What this task involves: In the listing that follows, the range to quote begins at the line that has "const flatFloor = () => FLOOR + FIT_GAP;" and ends after the line that has "obj.matrix_parent_inverse = Matrix.Identity(4)"; quote it verbatim and add nothing.

** Start of Data provided **

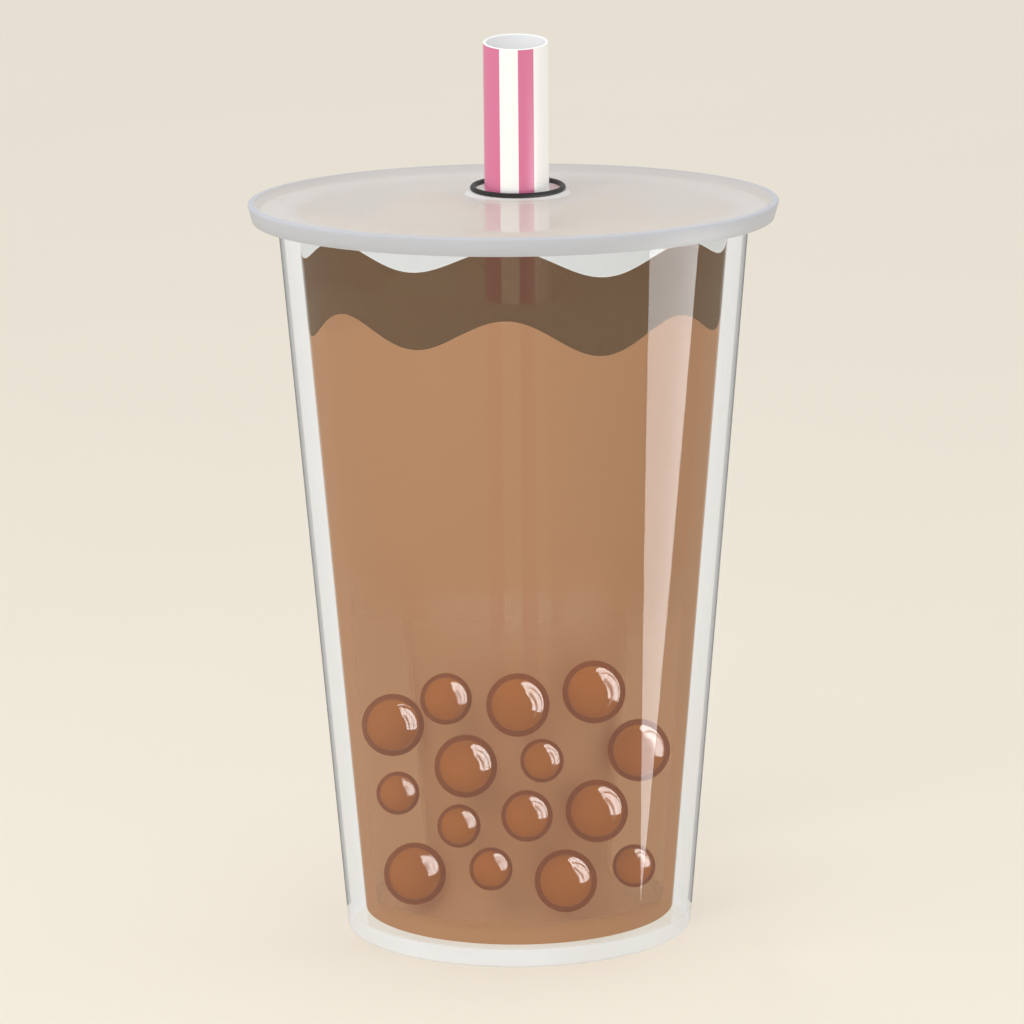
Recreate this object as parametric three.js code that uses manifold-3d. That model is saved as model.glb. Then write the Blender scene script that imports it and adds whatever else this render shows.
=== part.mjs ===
// Bubble tea: a thick-walled clear cup of milk tea with a wavy dark layer on top,
// a flat lid with a sealed straw hole, and a wide striped straw that leans to the front.
// Millimetres, Z up. The origin is the centre of the cup's foot and the front faces -Y.

import * as THREE from 'three';
import { mergeVertices } from 'three/addons/utils/BufferGeometryUtils.js';
import Module from 'manifold-3d';

const wasm = await Module();
wasm.setup();

// Clear space between neighbouring pieces, and the distance under which two corners are one
const FIT_GAP = 0.3;
const MERGE_DISTANCE = 1e-5;

// Cup: a straight cone, wider at the top, with one wall thickness all the way up
const FOOT_RADIUS = 32.5;
const WIDENING = 0.0819; // radius gained for each millimetre of height
const WALL = 3.75;
const FLOOR = 3.6;
const FOOT_ROUNDING = 0.8;
const RIM_HEIGHT = 2.0;
const RIM_ROUNDING = 0.7;
const CUP_SIDES = 84;

// Lid: a flat plate with a short skirt that narrows a little downwards
const LID_TOP = 138;
const LID_RADIUS = 49;
const LID_PLATE = 1.0;
const LID_ROUNDING = 0.4;
const SKIRT_HEIGHT = 3.4;
const SKIRT_NARROWING = 0.8;
const SKIRT_WALL = 0.9;
const LID_SIDES = 96;

// Straw hole, its low collar and the seal ring on it, all tipped a little to the front
const HOLE_X = 0.9;
const HOLE_Y = 7.5;
const HOLE_RADIUS = 7.95;
const COLLAR_RADIUS = 9.9;
const COLLAR_TOP_RADIUS = 9.3;
const COLLAR_FRONT_HEIGHT = 0.2;
const COLLAR_TIP = THREE.MathUtils.degToRad(3.5);
const COLLAR_DEPTH = 3; // how far the collar's blank reaches down before it is trimmed
const SEAL_RADIUS = 8.4;
const SEAL_THICKNESS = 0.6;
const SEAL_GAP = 0.2;
const SEAL_SIDES = 6;
const HOLE_SIDES = 40;

// Straw
const STRAW_RADIUS = 6;
const STRAW_WALL = 0.5;
const STRAW_LENGTH = 139;
const STRAW_ABOVE_LID = 29.2;
const STRAW_LEAN = THREE.MathUtils.degToRad(8);
const STRAW_X = 0.7; // where the axis crosses the lid's top
const STRAW_Y = 5.9;
const STRAW_SIDES = 40;

// Drink: the dark layer's two faces rise and fall round the wall and are flat in the middle
const DRINK_TOP = 131.7;
const DRINK_WAVE = 2.4;
const DARK_FOOT = 118;
const DARK_FOOT_WAVE = 3;
const WAVES_ROUND = 7;
const WAVE_TURN = THREE.MathUtils.degToRad(1.8);
const UNEVEN_SHARE = 0.3; // a slow rise and fall, as a share of the wave
const UNEVEN_ROUND = 3;
const UNEVEN_TURN = THREE.MathUtils.degToRad(16.5);
const SURFACE_SHARES = [0, 0.3, 0.6, 0.82, 1]; // rings of a face, as shares of its radius

// Finishes
const FINISHES = {
  cup: { color: 0xe6e8e8, roughness: 0.08, metalness: 0, transparent: true, opacity: 0.35 },
  lid: { color: 0xd9d4d0, roughness: 0.35, metalness: 0, transparent: true, opacity: 0.7 },
  seal: { color: 0x0b0a0a, roughness: 0.5, metalness: 0 },
  straw: { color: 0xe080a0, roughness: 0.3, metalness: 0 },
  milkTea: { color: 0xb18664, roughness: 0.25, metalness: 0 },
  darkLayer: { color: 0x735c46, roughness: 0.2, metalness: 0 },
};

const wallRadius = (height) => FOOT_RADIUS + WIDENING * height;
const innerRadius = (height) => wallRadius(height) - WALL;

// Points of an arc, for the rounded corners of an outline
function arc(centreRadius, centreHeight, radius, fromDegrees, toDegrees, steps = 2) {
  return Array.from({ length: steps + 1 }, (_, step) => {
    const angle = THREE.MathUtils.degToRad(fromDegrees + ((toDegrees - fromDegrees) * step) / steps);
    return [centreRadius + radius * Math.cos(angle), centreHeight + radius * Math.sin(angle)];
  });
}

// Turns an outline of [radius, height] points round the Z axis; angle 0 is the front
function revolve(outline, sides) {
  const points = outline.map(([radius, height]) => new THREE.Vector2(radius, height));
  return new THREE.LatheGeometry(points, sides).rotateX(Math.PI / 2);
}

// A closed solid from a geometry, without the flat triangles that a lathe leaves on its axis
function toSolid(geometry) {
  const bare = geometry.clone();
  bare.deleteAttribute('normal');
  bare.deleteAttribute('uv');
  const merged = mergeVertices(bare, MERGE_DISTANCE);
  const corners = merged.index.array;
  const triangles = [];
  for (let first = 0; first < corners.length; first += 3) {
    const triangle = corners.slice(first, first + 3);
    if (new Set(triangle).size === 3) triangles.push(...triangle);
  }
  return new wasm.Manifold(new wasm.Mesh({
    numProp: 3,
    vertProperties: new Float32Array(merged.attributes.position.array),
    triVerts: new Uint32Array(triangles),
  }));
}

function toGeometry(solid) {
  const { vertProperties, triVerts } = solid.getMesh();
  const geometry = new THREE.BufferGeometry();
  geometry.setAttribute('position', new THREE.BufferAttribute(new Float32Array(vertProperties), 3));
  geometry.setIndex(new THREE.BufferAttribute(new Uint32Array(triVerts), 1));
  geometry.computeVertexNormals();
  return geometry;
}

// The straw's axis leans to the front; heights along it are counted from the lid's top
function alongStraw(object) {
  object.position.set(STRAW_X, STRAW_Y, LID_TOP);
  object.rotation.x = STRAW_LEAN;
  return object;
}

// The hole's axis is tipped to the front; heights along it are counted from the collar's seat
function alongHole(object) {
  const seat = LID_TOP + COLLAR_FRONT_HEIGHT + SEAL_RADIUS * Math.tan(COLLAR_TIP);
  object.position.set(HOLE_X, HOLE_Y, seat);
  object.rotation.x = COLLAR_TIP;
  return object;
}

function placedSolid(outline, sides, place) {
  const blank = place(new THREE.Object3D());
  blank.updateMatrix();
  return toSolid(revolve(outline, sides).applyMatrix4(blank.matrix));
}

function cup() {
  const rimTop = LID_TOP - LID_PLATE - FIT_GAP;
  const rimFoot = rimTop - RIM_HEIGHT;
  const rimRadius = LID_RADIUS - SKIRT_NARROWING - SKIRT_WALL - FIT_GAP;
  const rounded = rimRadius - RIM_ROUNDING;
  return revolve([
    [0, 0],
    ...arc(FOOT_RADIUS - FOOT_ROUNDING, FOOT_ROUNDING, FOOT_ROUNDING, -90, 0),
    [wallRadius(rimFoot), rimFoot],
    ...arc(rounded, rimFoot + RIM_ROUNDING, RIM_ROUNDING, -90, 0),
    ...arc(rounded, rimTop - RIM_ROUNDING, RIM_ROUNDING, 0, 90),
    ...arc(innerRadius(rimTop) + RIM_ROUNDING, rimTop - RIM_ROUNDING, RIM_ROUNDING, 90, 180),
    [innerRadius(FLOOR), FLOOR],
    [0, FLOOR],
  ], CUP_SIDES);
}

function lid() {
  const underside = LID_TOP - LID_PLATE;
  const skirtFoot = LID_TOP - SKIRT_HEIGHT;
  const footRadius = LID_RADIUS - SKIRT_NARROWING;
  const cap = revolve([
    [0, underside],
    [LID_RADIUS - SKIRT_WALL, underside],
    [footRadius - SKIRT_WALL, skirtFoot],
    [footRadius, skirtFoot],
    ...arc(LID_RADIUS - LID_ROUNDING, LID_TOP - LID_ROUNDING, LID_ROUNDING, 0, 90),
    [0, LID_TOP],
  ], LID_SIDES);

  const collarBlank = placedSolid([
    [0, -COLLAR_DEPTH],
    [COLLAR_RADIUS, -COLLAR_DEPTH],
    [COLLAR_RADIUS, -COLLAR_FRONT_HEIGHT],
    [COLLAR_TOP_RADIUS, 0],
    [0, 0],
  ], HOLE_SIDES, alongHole);
  const abovePlate = toSolid(revolve([
    [0, underside],
    [LID_RADIUS / 2, underside],
    [LID_RADIUS / 2, LID_TOP + COLLAR_DEPTH],
    [0, LID_TOP + COLLAR_DEPTH],
  ], LID_SIDES));
  const hole = placedSolid([
    [0, -2 * COLLAR_DEPTH],
    [HOLE_RADIUS, -2 * COLLAR_DEPTH],
    [HOLE_RADIUS, COLLAR_DEPTH],
    [0, COLLAR_DEPTH],
  ], HOLE_SIDES, alongHole);

  const collar = collarBlank.intersect(abovePlate);
  return toGeometry(toSolid(cap).add(collar).subtract(hole));
}

function sealRing() {
  const half = SEAL_THICKNESS / 2;
  return revolve(arc(SEAL_RADIUS, SEAL_GAP + half, half, -180, 180, SEAL_SIDES), HOLE_SIDES);
}

function straw() {
  const top = STRAW_ABOVE_LID;
  const foot = STRAW_ABOVE_LID - STRAW_LENGTH;
  const bore = STRAW_RADIUS - STRAW_WALL;
  return revolve([
    [bore, foot],
    [STRAW_RADIUS, foot],
    [STRAW_RADIUS, top],
    [bore, top],
    [bore, foot],
  ], STRAW_SIDES);
}

// Height of a face of the drink; share is the distance from the axis, 1 at the wall
function waveHeight(share, angle, level, wave) {
  const waves = Math.cos(WAVES_ROUND * (angle + WAVE_TURN));
  const uneven = UNEVEN_SHARE * Math.cos(UNEVEN_ROUND * (angle + UNEVEN_TURN));
  return level + wave * share * share * (waves + uneven);
}

// A filling of the cup between two faces, each a function of (share, angle)
function filling(lowerFace, upperFace) {
  const rings = [
    ...SURFACE_SHARES.map((share) => ({ share, face: lowerFace })),
    ...SURFACE_SHARES.map((share) => ({ share, face: upperFace })).reverse(),
  ];
  const outline = rings.map(({ share, face }) => new THREE.Vector2(share, face(share, 0)));
  const geometry = new THREE.LatheGeometry(outline, CUP_SIDES);
  const position = geometry.attributes.position;
  for (let index = 0; index < position.count; index += 1) {
    const { share, face } = rings[index % rings.length];
    const side = Math.floor(index / rings.length) % CUP_SIDES;
    const angle = (side / CUP_SIDES) * 2 * Math.PI;
    const height = face(share, angle);
    const radius = share * (innerRadius(height) - FIT_GAP);
    position.setXYZ(index, radius * Math.sin(angle), -radius * Math.cos(angle), height);
  }
  return toSolid(geometry);
}

// The space that the straw's wall takes in the drink, a gap wider on both sides
function strawRoom() {
  const outer = STRAW_RADIUS + FIT_GAP;
  const inner = STRAW_RADIUS - STRAW_WALL - FIT_GAP;
  const foot = STRAW_ABOVE_LID - STRAW_LENGTH - FIT_GAP;
  return placedSolid([
    [inner, foot],
    [outer, foot],
    [outer, 0],
    [inner, 0],
    [inner, foot],
  ], STRAW_SIDES, alongStraw);
}

// What the straw and its bore take out of a layer
function strawCore(extra) {
  const radius = STRAW_RADIUS + extra;
  return placedSolid([
    [0, -STRAW_LENGTH],
    [radius, -STRAW_LENGTH],
    [radius, 0],
    [0, 0],
  ], STRAW_SIDES, alongStraw);
}

const flatFloor = () => FLOOR + FIT_GAP;
const flatTop = () => DRINK_TOP;
const darkFoot = (share, angle) => waveHeight(share, angle, DARK_FOOT, DARK_FOOT_WAVE);
const darkTop = (share, angle) => waveHeight(share, angle, DRINK_TOP, DRINK_WAVE);

// Milk tea up to the dark layer, with the column that stands in the straw
function milkTea() {
  const body = filling(flatFloor, (share, angle) => darkFoot(share, angle) - FIT_GAP);
  const column = filling(flatFloor, flatTop).intersect(strawCore(-STRAW_WALL - FIT_GAP));
  return toGeometry(body.subtract(strawRoom()).add(column));
}

function darkLayer() {
  return toGeometry(filling(darkFoot, darkTop).subtract(strawCore(FIT_GAP)));
}

function piece(name, geometry, finish) {
  const mesh = new THREE.Mesh(geometry, new THREE.MeshStandardMaterial(finish));
  mesh.name = name;
  return mesh;
}

const group = new THREE.Group();
group.add(
  piece('cup', cup(), FINISHES.cup),
  piece('milk_tea', milkTea(), FINISHES.milkTea),
  piece('dark_layer', darkLayer(), FINISHES.darkLayer),
  piece('lid', lid(), FINISHES.lid),
  alongHole(piece('straw_seal', sealRing(), FINISHES.seal)),
  alongStraw(piece('straw', straw(), FINISHES.straw)),
);

export default group;
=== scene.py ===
"""Bubble tea in a thick clear cup: milk tea with pearls under a wavy dark layer, a flat frosted
lid with a sealed straw hole, and a wide striped straw that leans to the front. The CAD frame is
in metres with Z up, the front faces -Y, and the cup stands on the floor at the origin."""

import math
import random

import bmesh
import bpy
from bpy.props import (BoolProperty, FloatProperty, FloatVectorProperty, IntProperty,
                       PointerProperty)
from mathutils import Matrix, Vector


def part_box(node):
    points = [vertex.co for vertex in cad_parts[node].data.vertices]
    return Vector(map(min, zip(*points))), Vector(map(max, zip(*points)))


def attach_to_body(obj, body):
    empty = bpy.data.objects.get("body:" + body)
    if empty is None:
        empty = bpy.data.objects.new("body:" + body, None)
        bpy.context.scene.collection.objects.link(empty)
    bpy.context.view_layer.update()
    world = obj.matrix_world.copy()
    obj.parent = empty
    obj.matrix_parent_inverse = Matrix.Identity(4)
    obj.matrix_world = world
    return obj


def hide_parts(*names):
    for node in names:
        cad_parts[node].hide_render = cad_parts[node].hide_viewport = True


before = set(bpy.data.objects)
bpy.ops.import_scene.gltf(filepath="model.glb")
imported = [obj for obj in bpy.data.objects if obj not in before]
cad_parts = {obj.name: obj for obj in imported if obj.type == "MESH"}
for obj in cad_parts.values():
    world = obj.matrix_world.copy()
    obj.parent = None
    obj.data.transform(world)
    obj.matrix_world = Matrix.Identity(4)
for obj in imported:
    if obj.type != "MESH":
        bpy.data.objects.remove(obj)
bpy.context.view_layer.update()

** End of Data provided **

Result of this exercise:
const flatFloor = () => FLOOR + FIT_GAP;
const flatTop = () => DRINK_TOP;
const darkFoot = (share, angle) => waveHeight(share, angle, DARK_FOOT, DARK_FOOT_WAVE);
const darkTop = (share, angle) => waveHeight(share, angle, DRINK_TOP, DRINK_WAVE);

// Milk tea up to the dark layer, with the column that stands in the straw
function milkTea() {
  const body = filling(flatFloor, (share, angle) => darkFoot(share, angle) - FIT_GAP);
  const column = filling(flatFloor, flatTop).intersect(strawCore(-STRAW_WALL - FIT_GAP));
  return toGeometry(body.subtract(strawRoom()).add(column));
}

function darkLayer() {
  return toGeometry(filling(darkFoot, darkTop).subtract(strawCore(FIT_GAP)));
}

function piece(name, geometry, finish) {
  const mesh = new THREE.Mesh(geometry, new THREE.MeshStandardMaterial(finish));
  mesh.name = name;
  return mesh;
}

const group = new THREE.Group();
group.add(
  piece('cup', cup(), FINISHES.cup),
  piece('milk_tea', milkTea(), FINISHES.milkTea),
  piece('dark_layer', darkLayer(), FINISHES.darkLayer),
  piece('lid', lid(), FINISHES.lid),
  alongHole(piece('straw_seal', sealRing(), FINISHES.seal)),
  alongStraw(piece('straw', straw(), FINISHES.straw)),
);

export default group;
=== scene.py ===
"""Bubble tea in a thick clear cup: milk tea with pearls under a wavy dark layer, a flat frosted
lid with a sealed straw hole, and a wide striped straw that leans to the front. The CAD frame is
in metres with Z up, the front faces -Y, and the cup stands on the floor at the origin."""

import math
import random

import bmesh
import bpy
from bpy.props import (BoolProperty, FloatProperty, FloatVectorProperty, IntProperty,
                       PointerProperty)
from mathutils import Matrix, Vector


def part_box(node):
    points = [vertex.co for vertex in cad_parts[node].data.vertices]
    return Vector(map(min, zip(*points))), Vector(map(max, zip(*points)))


def attach_to_body(obj, body):
    empty = bpy.data.objects.get("body:" + body)
    if empty is None:
        empty = bpy.data.objects.new("body:" + body, None)
        bpy.context.scene.collection.objects.link(empty)
    bpy.context.view_layer.update()
    world = obj.matrix_world.copy()
    obj.parent = empty
    obj.matrix_parent_inverse = Matrix.Identity(4)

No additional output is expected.